Stored data:
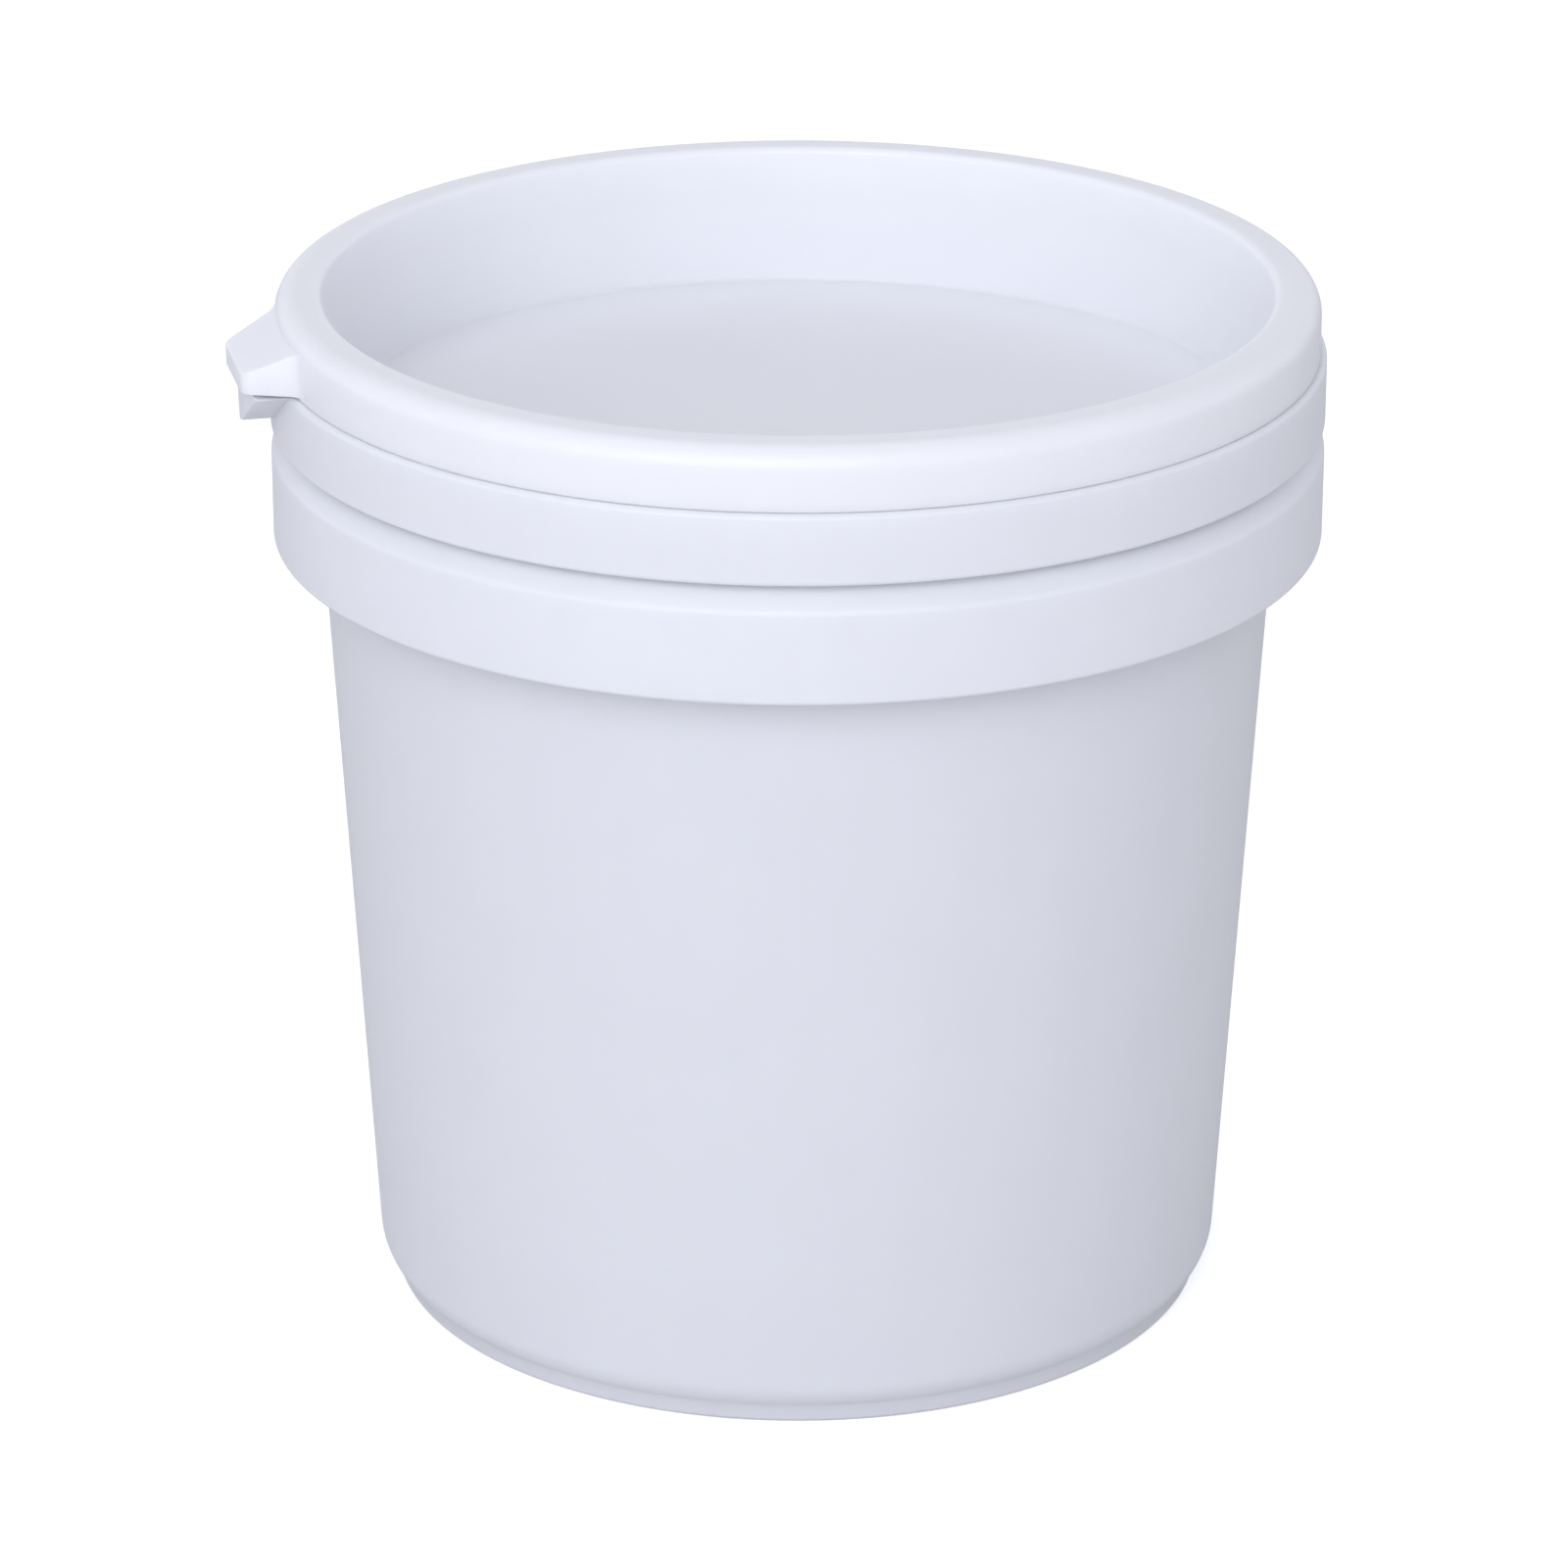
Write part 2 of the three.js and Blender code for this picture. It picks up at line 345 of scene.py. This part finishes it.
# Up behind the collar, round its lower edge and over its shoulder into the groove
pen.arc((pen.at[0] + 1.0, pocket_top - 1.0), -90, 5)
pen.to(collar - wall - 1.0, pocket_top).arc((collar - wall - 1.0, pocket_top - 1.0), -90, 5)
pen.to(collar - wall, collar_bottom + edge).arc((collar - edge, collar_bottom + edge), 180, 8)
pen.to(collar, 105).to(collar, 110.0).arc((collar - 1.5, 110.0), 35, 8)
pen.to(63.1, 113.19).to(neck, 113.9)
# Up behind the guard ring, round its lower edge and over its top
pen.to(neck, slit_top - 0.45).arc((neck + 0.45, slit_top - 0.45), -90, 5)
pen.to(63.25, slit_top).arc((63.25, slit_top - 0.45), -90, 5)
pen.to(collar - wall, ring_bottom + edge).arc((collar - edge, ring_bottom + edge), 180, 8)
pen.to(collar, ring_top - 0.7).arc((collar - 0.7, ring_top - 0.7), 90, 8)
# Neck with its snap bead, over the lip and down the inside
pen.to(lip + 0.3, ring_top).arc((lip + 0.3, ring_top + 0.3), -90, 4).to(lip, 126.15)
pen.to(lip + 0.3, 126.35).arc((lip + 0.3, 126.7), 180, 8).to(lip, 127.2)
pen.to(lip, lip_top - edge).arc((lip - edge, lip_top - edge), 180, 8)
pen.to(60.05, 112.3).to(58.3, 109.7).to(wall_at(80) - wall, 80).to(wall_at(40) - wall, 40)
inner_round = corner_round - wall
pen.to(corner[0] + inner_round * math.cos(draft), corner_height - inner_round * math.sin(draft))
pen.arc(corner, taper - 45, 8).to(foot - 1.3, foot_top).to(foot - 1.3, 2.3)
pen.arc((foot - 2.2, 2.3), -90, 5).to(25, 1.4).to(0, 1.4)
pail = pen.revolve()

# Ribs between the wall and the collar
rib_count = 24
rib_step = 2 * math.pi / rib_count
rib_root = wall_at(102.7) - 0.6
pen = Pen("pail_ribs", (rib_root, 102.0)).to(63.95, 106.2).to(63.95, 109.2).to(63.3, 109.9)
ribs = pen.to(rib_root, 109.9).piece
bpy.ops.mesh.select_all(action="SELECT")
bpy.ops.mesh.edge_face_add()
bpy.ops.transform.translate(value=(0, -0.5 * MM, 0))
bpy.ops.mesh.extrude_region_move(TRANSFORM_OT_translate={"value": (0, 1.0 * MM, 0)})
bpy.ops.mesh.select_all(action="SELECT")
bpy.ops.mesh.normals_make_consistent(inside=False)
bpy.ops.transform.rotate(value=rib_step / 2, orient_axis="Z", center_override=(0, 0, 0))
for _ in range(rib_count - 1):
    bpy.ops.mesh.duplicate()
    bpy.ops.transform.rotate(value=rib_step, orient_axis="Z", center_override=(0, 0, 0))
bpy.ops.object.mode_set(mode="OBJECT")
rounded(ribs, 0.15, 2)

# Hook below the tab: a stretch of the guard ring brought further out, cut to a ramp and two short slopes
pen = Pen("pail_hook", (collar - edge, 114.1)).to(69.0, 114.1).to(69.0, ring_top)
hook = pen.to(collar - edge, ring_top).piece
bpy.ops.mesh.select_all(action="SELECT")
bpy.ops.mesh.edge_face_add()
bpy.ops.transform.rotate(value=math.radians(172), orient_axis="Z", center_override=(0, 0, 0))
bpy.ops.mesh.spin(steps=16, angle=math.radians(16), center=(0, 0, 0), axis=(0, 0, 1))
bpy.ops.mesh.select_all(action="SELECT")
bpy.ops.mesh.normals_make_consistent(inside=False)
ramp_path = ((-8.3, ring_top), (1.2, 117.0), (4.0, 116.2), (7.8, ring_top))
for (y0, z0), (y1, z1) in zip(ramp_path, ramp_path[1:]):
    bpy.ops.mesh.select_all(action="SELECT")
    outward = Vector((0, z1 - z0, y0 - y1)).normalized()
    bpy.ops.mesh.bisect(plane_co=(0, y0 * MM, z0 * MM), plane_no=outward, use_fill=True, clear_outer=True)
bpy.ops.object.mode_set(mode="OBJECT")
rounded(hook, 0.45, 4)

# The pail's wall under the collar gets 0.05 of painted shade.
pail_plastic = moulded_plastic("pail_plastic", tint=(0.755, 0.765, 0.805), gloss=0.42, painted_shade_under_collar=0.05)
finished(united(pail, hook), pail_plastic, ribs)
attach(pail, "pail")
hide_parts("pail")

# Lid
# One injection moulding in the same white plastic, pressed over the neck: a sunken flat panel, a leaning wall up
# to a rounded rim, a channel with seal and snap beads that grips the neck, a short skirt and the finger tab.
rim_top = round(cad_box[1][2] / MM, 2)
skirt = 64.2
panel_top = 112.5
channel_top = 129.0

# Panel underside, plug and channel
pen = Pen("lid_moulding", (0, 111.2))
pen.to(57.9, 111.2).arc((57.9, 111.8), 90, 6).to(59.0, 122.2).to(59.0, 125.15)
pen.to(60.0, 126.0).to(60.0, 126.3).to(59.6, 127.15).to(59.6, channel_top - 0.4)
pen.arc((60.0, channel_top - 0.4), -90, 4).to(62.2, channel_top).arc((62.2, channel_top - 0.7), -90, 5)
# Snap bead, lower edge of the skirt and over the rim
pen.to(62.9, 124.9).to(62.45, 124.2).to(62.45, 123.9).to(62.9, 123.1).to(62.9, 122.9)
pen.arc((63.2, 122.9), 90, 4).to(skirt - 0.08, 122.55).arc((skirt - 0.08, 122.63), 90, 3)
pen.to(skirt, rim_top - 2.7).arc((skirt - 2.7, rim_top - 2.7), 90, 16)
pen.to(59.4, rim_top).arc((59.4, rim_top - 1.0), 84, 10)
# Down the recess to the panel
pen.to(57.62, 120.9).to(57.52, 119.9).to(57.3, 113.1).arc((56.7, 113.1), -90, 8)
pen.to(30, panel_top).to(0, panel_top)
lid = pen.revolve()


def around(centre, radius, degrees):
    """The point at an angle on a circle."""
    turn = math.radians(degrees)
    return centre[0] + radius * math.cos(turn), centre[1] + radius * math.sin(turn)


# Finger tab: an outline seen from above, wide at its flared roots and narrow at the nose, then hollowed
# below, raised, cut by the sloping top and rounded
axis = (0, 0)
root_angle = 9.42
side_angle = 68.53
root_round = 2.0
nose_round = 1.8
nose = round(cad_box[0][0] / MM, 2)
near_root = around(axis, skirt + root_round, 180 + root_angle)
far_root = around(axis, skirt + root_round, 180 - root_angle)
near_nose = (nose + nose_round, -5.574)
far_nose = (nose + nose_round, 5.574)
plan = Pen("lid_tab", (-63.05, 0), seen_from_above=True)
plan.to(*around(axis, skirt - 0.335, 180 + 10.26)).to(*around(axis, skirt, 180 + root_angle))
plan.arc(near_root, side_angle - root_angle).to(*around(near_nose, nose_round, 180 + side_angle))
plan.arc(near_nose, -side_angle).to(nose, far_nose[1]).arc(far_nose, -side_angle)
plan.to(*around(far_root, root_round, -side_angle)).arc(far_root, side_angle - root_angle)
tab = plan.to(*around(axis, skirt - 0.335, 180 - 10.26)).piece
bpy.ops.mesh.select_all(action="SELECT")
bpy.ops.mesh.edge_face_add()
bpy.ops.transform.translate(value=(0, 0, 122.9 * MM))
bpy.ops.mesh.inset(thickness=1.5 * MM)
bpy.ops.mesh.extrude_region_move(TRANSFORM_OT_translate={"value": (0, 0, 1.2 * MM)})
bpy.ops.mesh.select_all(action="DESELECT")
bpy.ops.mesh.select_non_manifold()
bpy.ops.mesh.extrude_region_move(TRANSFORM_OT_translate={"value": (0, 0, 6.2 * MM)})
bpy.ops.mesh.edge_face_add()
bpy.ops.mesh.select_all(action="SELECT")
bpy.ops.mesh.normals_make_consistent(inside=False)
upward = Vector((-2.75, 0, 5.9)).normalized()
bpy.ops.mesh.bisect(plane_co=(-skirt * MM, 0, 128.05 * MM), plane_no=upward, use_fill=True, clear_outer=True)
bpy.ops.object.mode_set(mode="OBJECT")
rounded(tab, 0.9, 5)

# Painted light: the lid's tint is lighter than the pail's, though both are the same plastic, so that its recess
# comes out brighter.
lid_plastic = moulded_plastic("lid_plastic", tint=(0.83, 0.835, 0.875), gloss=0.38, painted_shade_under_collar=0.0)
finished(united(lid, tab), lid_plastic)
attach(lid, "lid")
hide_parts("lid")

Stated problem: Only the lines from the opening of the material through the line with "pail = pen.revolve()" should be echoed, exactly as written.

Task solution:
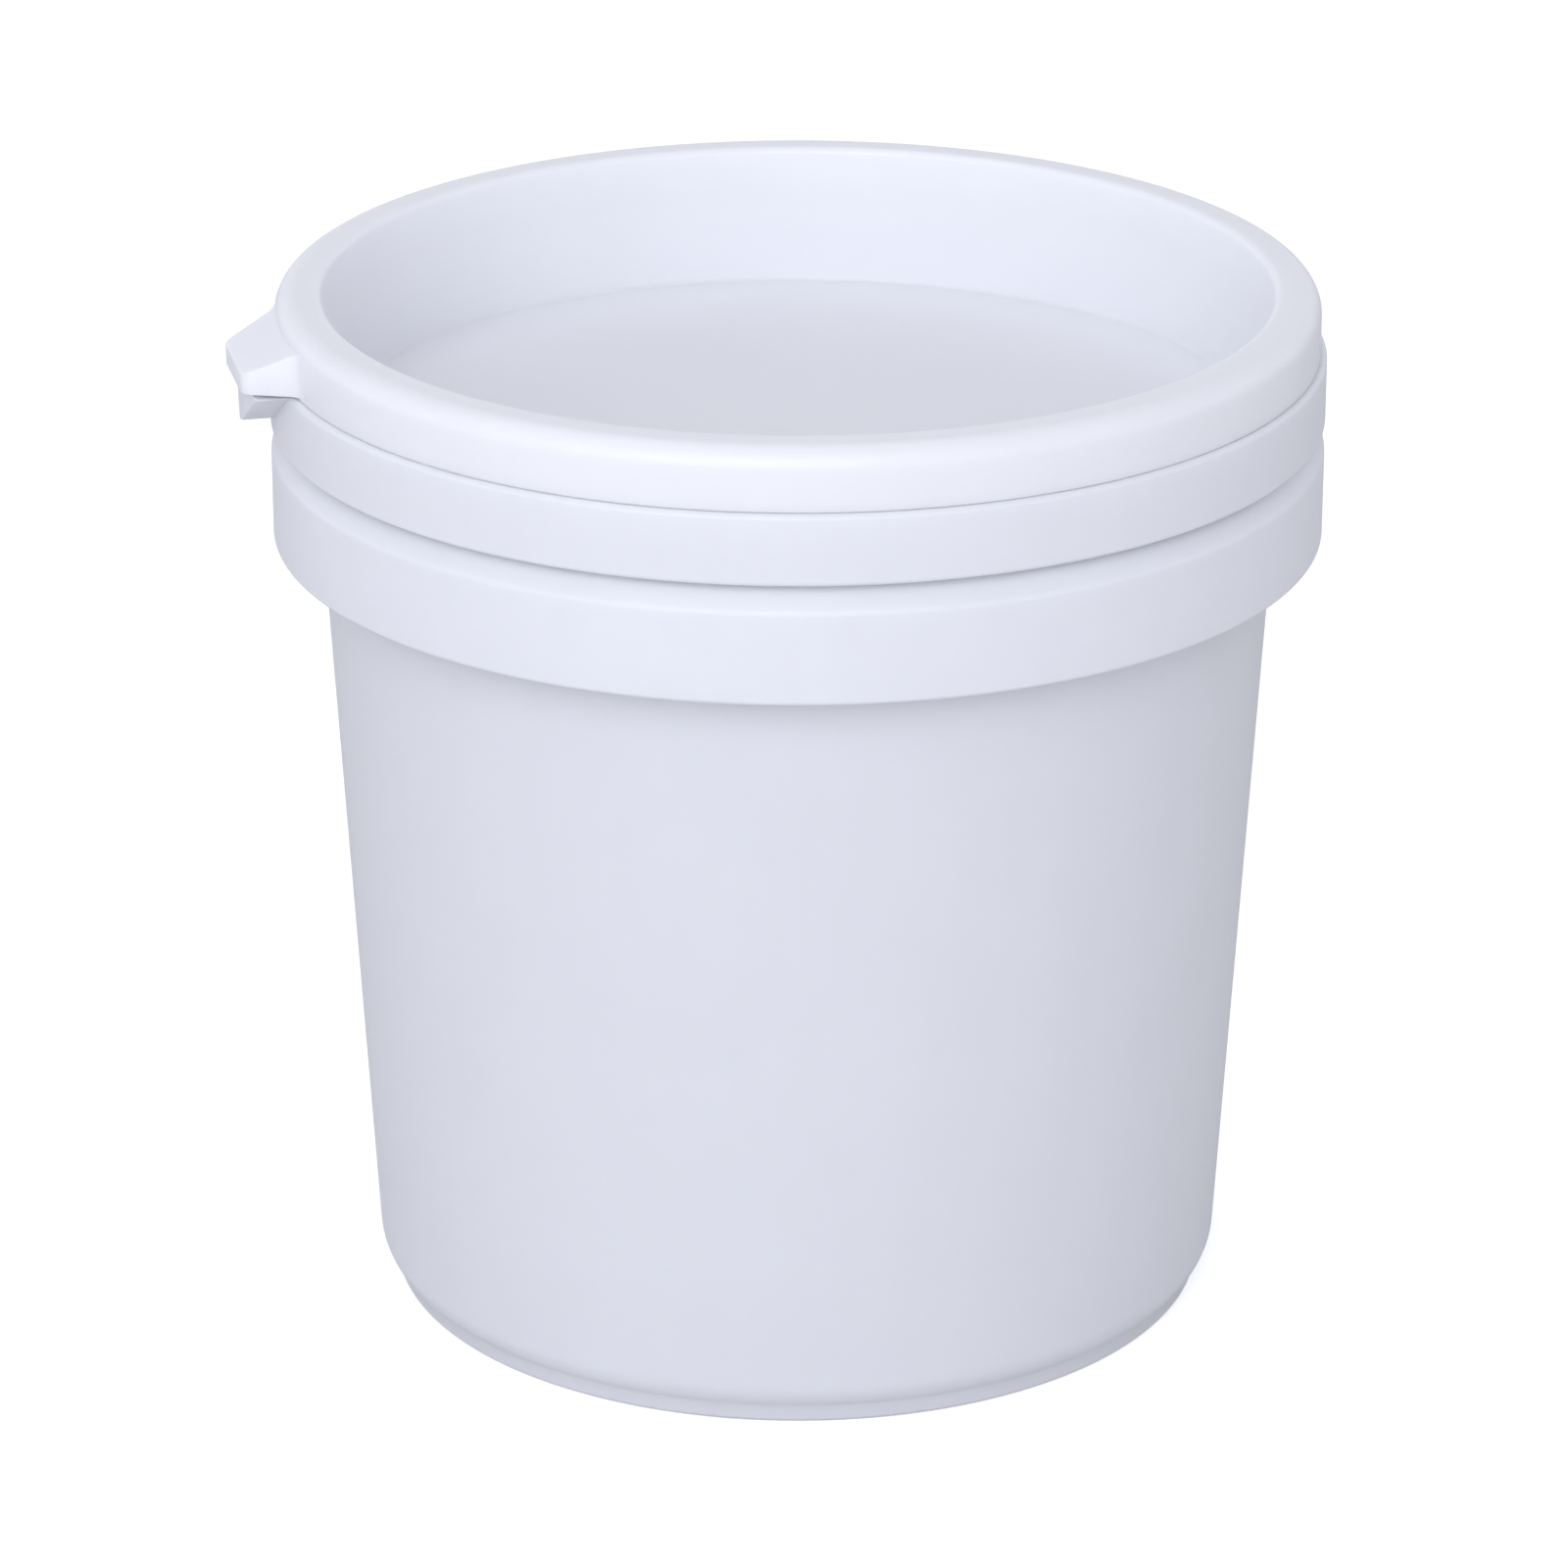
Write part 2 of the three.js and Blender code for this picture. It picks up at line 345 of scene.py. This part finishes it.
# Up behind the collar, round its lower edge and over its shoulder into the groove
pen.arc((pen.at[0] + 1.0, pocket_top - 1.0), -90, 5)
pen.to(collar - wall - 1.0, pocket_top).arc((collar - wall - 1.0, pocket_top - 1.0), -90, 5)
pen.to(collar - wall, collar_bottom + edge).arc((collar - edge, collar_bottom + edge), 180, 8)
pen.to(collar, 105).to(collar, 110.0).arc((collar - 1.5, 110.0), 35, 8)
pen.to(63.1, 113.19).to(neck, 113.9)
# Up behind the guard ring, round its lower edge and over its top
pen.to(neck, slit_top - 0.45).arc((neck + 0.45, slit_top - 0.45), -90, 5)
pen.to(63.25, slit_top).arc((63.25, slit_top - 0.45), -90, 5)
pen.to(collar - wall, ring_bottom + edge).arc((collar - edge, ring_bottom + edge), 180, 8)
pen.to(collar, ring_top - 0.7).arc((collar - 0.7, ring_top - 0.7), 90, 8)
# Neck with its snap bead, over the lip and down the inside
pen.to(lip + 0.3, ring_top).arc((lip + 0.3, ring_top + 0.3), -90, 4).to(lip, 126.15)
pen.to(lip + 0.3, 126.35).arc((lip + 0.3, 126.7), 180, 8).to(lip, 127.2)
pen.to(lip, lip_top - edge).arc((lip - edge, lip_top - edge), 180, 8)
pen.to(60.05, 112.3).to(58.3, 109.7).to(wall_at(80) - wall, 80).to(wall_at(40) - wall, 40)
inner_round = corner_round - wall
pen.to(corner[0] + inner_round * math.cos(draft), corner_height - inner_round * math.sin(draft))
pen.arc(corner, taper - 45, 8).to(foot - 1.3, foot_top).to(foot - 1.3, 2.3)
pen.arc((foot - 2.2, 2.3), -90, 5).to(25, 1.4).to(0, 1.4)
pail = pen.revolve()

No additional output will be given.